In this thesis, two technical concepts of active cooling techniques for rocket engines are considered: Firstly, film cooling could be applied to the walls of the thrust nozzle, where the flow is supersonic in contrast to gas turbines. A very homogenous cooling film can be generated by injecting the coolant through large spanwise slots. Secondly, transpiration cooling is considered by using porous materials for the combustion chamber lining instead of solid materials with boreholes or slits for the cooling gas injection.
Computational results of film cooling through formally infinite and finite slots in laminar and turbulent supersonic flow are compared with shock tube experiments. Furthermore, cooling gas injection through a porous ceramic matrix composite mounted into the side wall of a subsonic hot gas channel has been simulated and compared to experimental data.
The essential results gained from the locally high-resolved three-dimensional simulations are the following: Considering film cooling through a finite slot a region downstream from the edge of the slot was revealed that is heated instead of cooled due to the rotation in the flow field induced by the injection.
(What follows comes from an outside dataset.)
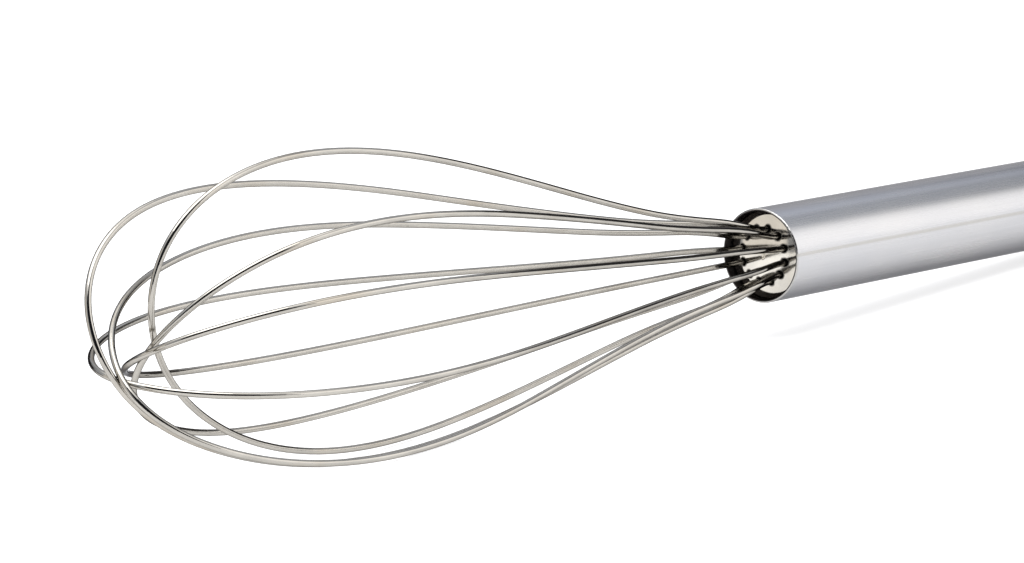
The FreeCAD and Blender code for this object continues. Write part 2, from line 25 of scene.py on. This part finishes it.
# ------------------------------------------------------------------ node helpers
class Graph:
    def __init__(self, name):
        self.mat = bpy.data.materials.new(name)
        self.mat.use_nodes = True
        self.t = self.mat.node_tree
        self.t.nodes.clear()
        self.out = self.t.nodes.new("ShaderNodeOutputMaterial")
        self.bsdf = self.t.nodes.new("ShaderNodeBsdfPrincipled")
        self.t.links.new(self.bsdf.outputs[0], self.out.inputs[0])
        self.coord = self.t.nodes.new("ShaderNodeTexCoord")
        # whisk coordinates: origin at the middle of the tube's mouth, X along its axis
        lay = self.t.nodes.new("ShaderNodeMapping")
        lay.vector_type = "TEXTURE"
        lay.inputs["Location"].default_value = MOUTH
        lay.inputs["Rotation"].default_value = (0.0, TILT, 0.0)
        self.link(self.coord.outputs["Object"], lay.inputs["Vector"])
        self.local = lay.outputs[0]

    def link(self, a, b):
        self.t.links.new(a, b)

    def mapping(self, scale, rot=(0, 0, 0), loc=(0, 0, 0), src=None):
        m = self.t.nodes.new("ShaderNodeMapping")
        m.inputs["Location"].default_value = loc
        m.inputs["Rotation"].default_value = rot
        m.inputs["Scale"].default_value = scale
        self.link(src or self.local, m.inputs["Vector"])
        return m.outputs[0]

    def noise(self, vec, scale, detail=4.0, rough=0.55, dist=0.0):
        n = self.t.nodes.new("ShaderNodeTexNoise")
        n.inputs["Scale"].default_value = scale
        n.inputs["Detail"].default_value = detail
        n.inputs["Roughness"].default_value = rough
        n.inputs["Distortion"].default_value = dist
        self.link(vec, n.inputs["Vector"])
        return n.outputs["Fac"]

    def voronoi(self, vec, scale, feature="F1"):
        n = self.t.nodes.new("ShaderNodeTexVoronoi")
        n.feature = feature
        n.inputs["Scale"].default_value = scale
        self.link(vec, n.inputs["Vector"])
        return n.outputs["Distance"]

    def ramp(self, fac, stops, mode="LINEAR"):
        r = self.t.nodes.new("ShaderNodeValToRGB")
        r.color_ramp.interpolation = mode
        e = r.color_ramp.elements
        while len(e) > 1:
            e.remove(e[-1])
        e[0].position = stops[0][0]
        e[0].color = self.col(stops[0][1])
        for p, c in stops[1:]:
            k = e.new(p)
            k.color = self.col(c)
        self.link(fac, r.inputs[0])
        return r.outputs[0]

    @staticmethod
    def col(c):
        return (c, c, c, 1.0) if isinstance(c, (int, float)) else (c[0], c[1], c[2], 1.0)

    def math(self, op, a, b=0.0, c=None):
        m = self.t.nodes.new("ShaderNodeMath")
        m.operation = op
        for i, v in enumerate((a, b, c)):
            if v is None:
                continue
            if isinstance(v, (int, float)):
                m.inputs[i].default_value = v
            else:
                self.link(v, m.inputs[i])
        return m.outputs[0]

    def mix(self, fac, a, b, kind="MIX"):
        m = self.t.nodes.new("ShaderNodeMix")
        m.data_type = "RGBA"
        m.blend_type = kind
        if isinstance(fac, (int, float)):
            m.inputs[0].default_value = fac
        else:
            self.link(fac, m.inputs[0])
        for v, sock in ((a, m.inputs[6]), (b, m.inputs[7])):
            if isinstance(v, (tuple, list)):
                sock.default_value = self.col(v)
            else:
                self.link(v, sock)
        return m.outputs[2]

    def bump(self, height, strength, distance, normal=None):
        b = self.t.nodes.new("ShaderNodeBump")
        b.inputs["Strength"].default_value = strength
        b.inputs["Distance"].default_value = distance
        self.link(height, b.inputs["Height"])
        if normal is not None:
            self.link(normal, b.inputs["Normal"])
        return b.outputs[0]

    def set(self, name, value):
        self.bsdf.inputs[name].default_value = value

    def wire(self, name, sock):
        self.link(sock, self.bsdf.inputs[name])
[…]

Especially, the underlying flow mechanism could be explained due to the high resolution. This region could not be detected in experiments. The numerical investigations of transpiration cooling provided an estimation of the influences resulting from the sidewalls of the channels. In contrast to other numerical investigations, less restrictive assumptions have been made here. Therefore, the legitimacy of some of these assumptions could be reviewed. These simulations could only be performed with affordable computational costs due to the usage of efficient, reliable and robust numerical tools.